— Start DATA BLOCK —

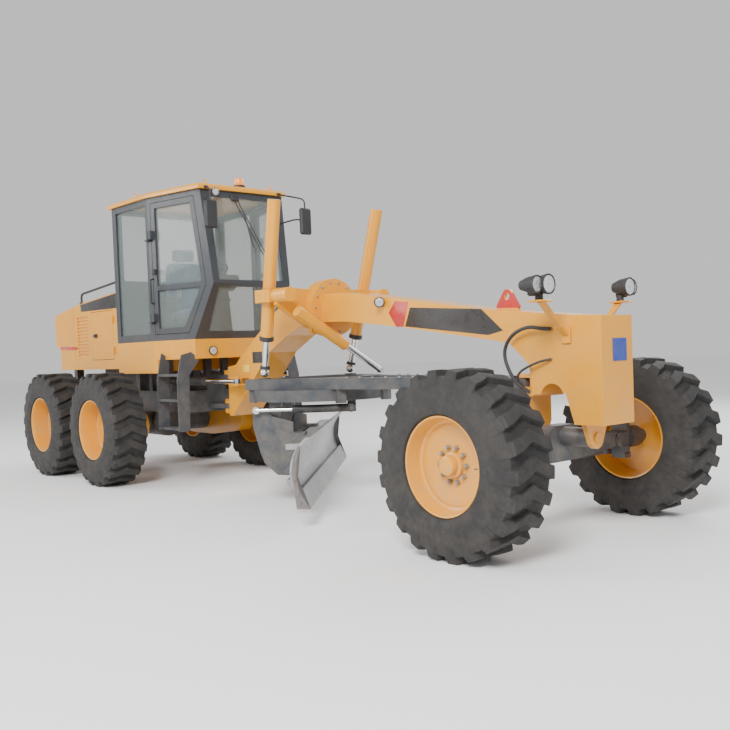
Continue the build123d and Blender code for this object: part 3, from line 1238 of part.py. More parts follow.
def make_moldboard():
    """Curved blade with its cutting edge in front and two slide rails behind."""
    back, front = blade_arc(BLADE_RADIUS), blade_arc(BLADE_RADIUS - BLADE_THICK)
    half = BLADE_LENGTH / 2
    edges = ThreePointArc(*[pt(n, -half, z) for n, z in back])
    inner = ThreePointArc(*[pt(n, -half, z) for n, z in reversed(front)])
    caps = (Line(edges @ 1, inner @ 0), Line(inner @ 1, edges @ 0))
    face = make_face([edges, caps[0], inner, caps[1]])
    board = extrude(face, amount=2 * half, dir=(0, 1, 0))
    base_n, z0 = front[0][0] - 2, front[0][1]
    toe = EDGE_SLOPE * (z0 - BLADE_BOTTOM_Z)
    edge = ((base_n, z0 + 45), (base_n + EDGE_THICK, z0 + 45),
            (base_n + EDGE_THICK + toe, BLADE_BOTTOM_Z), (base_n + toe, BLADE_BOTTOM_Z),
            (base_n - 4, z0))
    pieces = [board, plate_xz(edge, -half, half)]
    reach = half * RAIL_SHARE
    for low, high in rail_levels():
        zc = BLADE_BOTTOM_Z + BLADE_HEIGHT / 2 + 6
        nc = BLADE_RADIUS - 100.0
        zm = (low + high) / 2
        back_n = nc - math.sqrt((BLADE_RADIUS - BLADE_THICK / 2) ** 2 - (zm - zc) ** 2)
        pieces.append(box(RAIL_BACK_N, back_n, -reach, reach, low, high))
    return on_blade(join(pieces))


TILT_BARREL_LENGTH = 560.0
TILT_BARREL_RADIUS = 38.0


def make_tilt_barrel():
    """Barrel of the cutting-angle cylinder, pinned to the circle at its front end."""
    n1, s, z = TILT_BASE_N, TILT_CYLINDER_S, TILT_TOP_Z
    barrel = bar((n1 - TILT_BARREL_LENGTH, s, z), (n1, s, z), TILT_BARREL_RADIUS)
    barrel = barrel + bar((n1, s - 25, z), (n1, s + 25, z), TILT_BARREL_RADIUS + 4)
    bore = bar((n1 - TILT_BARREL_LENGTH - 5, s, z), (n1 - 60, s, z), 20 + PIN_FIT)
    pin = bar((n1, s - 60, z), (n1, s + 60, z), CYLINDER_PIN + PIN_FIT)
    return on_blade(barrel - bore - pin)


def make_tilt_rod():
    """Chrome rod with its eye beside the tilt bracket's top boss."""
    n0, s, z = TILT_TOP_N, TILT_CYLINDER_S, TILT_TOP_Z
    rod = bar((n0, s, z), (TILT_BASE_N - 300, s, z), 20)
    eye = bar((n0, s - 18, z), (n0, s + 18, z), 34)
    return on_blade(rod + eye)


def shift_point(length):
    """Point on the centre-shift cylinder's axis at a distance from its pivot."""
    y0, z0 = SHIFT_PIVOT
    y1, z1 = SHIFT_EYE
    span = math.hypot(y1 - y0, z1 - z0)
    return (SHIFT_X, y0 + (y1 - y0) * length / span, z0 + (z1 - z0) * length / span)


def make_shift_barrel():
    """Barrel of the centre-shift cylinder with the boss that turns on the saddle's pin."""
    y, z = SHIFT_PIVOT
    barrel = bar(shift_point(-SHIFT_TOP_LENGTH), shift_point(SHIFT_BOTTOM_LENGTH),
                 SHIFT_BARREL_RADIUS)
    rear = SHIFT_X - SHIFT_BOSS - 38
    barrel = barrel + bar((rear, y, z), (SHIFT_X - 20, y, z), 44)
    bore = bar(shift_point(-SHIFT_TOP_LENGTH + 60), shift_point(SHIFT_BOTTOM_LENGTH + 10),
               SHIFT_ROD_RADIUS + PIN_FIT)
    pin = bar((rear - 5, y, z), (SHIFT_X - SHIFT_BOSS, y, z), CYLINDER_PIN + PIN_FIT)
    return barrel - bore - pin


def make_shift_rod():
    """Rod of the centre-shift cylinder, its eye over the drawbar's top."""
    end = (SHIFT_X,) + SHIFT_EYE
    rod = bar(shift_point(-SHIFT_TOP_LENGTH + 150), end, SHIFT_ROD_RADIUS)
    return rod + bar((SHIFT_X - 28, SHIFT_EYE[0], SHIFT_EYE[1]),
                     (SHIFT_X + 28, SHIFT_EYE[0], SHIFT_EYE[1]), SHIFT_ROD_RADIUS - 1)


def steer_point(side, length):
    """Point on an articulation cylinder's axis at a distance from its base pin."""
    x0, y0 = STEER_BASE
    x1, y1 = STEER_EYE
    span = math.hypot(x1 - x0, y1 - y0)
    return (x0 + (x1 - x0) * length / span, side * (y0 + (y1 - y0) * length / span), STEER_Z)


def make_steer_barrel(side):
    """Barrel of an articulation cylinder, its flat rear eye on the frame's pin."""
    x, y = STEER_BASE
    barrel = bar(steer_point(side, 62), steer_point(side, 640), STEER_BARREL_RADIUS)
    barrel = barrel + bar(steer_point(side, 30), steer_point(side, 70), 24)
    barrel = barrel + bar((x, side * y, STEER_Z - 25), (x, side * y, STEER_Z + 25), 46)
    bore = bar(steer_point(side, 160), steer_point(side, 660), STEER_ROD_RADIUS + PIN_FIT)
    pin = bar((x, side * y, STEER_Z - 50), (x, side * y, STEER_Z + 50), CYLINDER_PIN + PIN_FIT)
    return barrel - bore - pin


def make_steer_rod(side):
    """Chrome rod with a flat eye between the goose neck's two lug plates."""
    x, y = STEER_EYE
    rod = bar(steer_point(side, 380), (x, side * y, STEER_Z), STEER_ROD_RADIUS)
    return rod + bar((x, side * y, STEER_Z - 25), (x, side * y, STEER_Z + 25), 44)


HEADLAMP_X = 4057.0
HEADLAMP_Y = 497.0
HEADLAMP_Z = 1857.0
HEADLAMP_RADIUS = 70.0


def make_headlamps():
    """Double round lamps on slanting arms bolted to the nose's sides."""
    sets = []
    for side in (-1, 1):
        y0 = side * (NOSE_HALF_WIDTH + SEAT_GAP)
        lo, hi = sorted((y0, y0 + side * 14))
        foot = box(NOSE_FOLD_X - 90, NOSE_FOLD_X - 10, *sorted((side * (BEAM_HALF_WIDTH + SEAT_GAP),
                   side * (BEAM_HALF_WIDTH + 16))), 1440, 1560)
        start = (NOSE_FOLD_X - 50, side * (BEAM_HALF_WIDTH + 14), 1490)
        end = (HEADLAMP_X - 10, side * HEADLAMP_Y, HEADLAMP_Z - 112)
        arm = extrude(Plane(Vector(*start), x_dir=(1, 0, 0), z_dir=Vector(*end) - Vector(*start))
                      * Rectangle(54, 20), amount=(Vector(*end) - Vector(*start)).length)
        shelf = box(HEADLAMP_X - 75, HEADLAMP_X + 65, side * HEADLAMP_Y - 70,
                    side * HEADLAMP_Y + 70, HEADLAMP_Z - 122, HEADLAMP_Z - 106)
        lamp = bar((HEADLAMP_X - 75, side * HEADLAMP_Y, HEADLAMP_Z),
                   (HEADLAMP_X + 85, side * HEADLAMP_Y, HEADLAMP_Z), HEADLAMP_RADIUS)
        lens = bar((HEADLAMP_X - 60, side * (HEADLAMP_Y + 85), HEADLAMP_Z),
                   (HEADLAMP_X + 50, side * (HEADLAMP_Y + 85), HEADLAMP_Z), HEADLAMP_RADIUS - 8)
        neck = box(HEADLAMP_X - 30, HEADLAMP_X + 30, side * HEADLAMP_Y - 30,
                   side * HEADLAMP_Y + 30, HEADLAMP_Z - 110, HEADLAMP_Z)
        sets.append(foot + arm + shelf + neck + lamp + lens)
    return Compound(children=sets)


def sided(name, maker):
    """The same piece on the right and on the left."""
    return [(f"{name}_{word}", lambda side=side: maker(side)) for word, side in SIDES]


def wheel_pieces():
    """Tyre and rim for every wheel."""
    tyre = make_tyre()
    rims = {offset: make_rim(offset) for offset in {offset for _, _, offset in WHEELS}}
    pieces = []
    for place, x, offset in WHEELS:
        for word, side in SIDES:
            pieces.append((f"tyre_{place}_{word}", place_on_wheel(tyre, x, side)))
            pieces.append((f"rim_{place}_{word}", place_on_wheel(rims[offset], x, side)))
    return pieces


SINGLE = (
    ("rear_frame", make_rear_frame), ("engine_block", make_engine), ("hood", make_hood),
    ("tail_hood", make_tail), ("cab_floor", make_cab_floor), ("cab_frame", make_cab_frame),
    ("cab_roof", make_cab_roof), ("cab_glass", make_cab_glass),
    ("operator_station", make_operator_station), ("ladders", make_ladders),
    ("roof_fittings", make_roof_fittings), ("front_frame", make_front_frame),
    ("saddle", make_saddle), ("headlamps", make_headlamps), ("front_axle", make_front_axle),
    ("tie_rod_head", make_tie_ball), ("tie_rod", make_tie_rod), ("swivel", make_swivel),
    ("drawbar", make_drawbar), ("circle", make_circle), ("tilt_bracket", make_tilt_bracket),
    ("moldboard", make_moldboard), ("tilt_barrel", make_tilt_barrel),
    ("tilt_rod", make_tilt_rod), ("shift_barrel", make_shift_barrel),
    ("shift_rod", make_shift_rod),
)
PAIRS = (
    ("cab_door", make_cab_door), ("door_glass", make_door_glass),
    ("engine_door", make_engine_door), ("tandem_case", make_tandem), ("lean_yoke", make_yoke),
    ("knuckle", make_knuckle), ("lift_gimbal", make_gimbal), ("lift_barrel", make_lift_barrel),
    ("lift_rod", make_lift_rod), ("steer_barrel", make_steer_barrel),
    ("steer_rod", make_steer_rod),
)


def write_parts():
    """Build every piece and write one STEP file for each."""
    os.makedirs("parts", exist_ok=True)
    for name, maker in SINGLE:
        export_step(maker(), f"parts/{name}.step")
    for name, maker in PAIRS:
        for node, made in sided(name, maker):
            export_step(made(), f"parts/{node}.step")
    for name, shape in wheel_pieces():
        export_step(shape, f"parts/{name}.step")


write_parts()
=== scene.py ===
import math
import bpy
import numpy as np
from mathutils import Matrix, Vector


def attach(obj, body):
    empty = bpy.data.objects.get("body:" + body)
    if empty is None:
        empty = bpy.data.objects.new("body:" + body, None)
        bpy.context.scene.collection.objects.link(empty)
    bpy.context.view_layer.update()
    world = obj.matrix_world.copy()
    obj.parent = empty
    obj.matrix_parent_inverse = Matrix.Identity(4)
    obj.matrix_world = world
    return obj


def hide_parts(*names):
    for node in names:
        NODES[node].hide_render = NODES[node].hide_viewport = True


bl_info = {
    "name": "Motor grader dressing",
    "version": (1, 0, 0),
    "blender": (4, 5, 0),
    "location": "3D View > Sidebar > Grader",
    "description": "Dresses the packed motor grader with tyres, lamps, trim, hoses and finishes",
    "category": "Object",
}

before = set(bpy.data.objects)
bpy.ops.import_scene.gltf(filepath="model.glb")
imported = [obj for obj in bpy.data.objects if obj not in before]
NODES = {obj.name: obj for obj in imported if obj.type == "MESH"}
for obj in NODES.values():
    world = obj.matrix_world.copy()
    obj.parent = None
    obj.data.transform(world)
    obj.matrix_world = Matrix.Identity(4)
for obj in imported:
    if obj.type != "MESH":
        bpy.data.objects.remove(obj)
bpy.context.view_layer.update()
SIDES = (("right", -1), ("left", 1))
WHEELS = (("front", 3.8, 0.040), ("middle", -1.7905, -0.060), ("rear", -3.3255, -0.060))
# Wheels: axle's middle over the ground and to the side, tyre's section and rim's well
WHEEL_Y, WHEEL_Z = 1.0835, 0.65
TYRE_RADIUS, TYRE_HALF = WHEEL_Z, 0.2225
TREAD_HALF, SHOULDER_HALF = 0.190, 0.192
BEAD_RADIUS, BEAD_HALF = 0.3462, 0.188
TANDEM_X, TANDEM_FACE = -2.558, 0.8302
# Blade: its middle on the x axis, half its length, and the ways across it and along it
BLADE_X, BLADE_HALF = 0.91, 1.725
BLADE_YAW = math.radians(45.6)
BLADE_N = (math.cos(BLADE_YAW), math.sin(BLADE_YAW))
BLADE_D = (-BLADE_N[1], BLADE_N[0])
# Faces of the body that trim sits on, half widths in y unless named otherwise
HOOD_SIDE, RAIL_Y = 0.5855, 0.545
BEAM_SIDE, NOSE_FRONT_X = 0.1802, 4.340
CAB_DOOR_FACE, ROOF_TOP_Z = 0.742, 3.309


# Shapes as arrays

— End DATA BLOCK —

Extract, word for word, the line containing "before = set(bpy.data.objects)", the line containing "bpy.data.objects.remove(obj)", and every line between them.

- **EXERCISE OUTPUT**:
before = set(bpy.data.objects)
bpy.ops.import_scene.gltf(filepath="model.glb")
imported = [obj for obj in bpy.data.objects if obj not in before]
NODES = {obj.name: obj for obj in imported if obj.type == "MESH"}
for obj in NODES.values():
    world = obj.matrix_world.copy()
    obj.parent = None
    obj.data.transform(world)
    obj.matrix_world = Matrix.Identity(4)
for obj in imported:
    if obj.type != "MESH":
        bpy.data.objects.remove(obj)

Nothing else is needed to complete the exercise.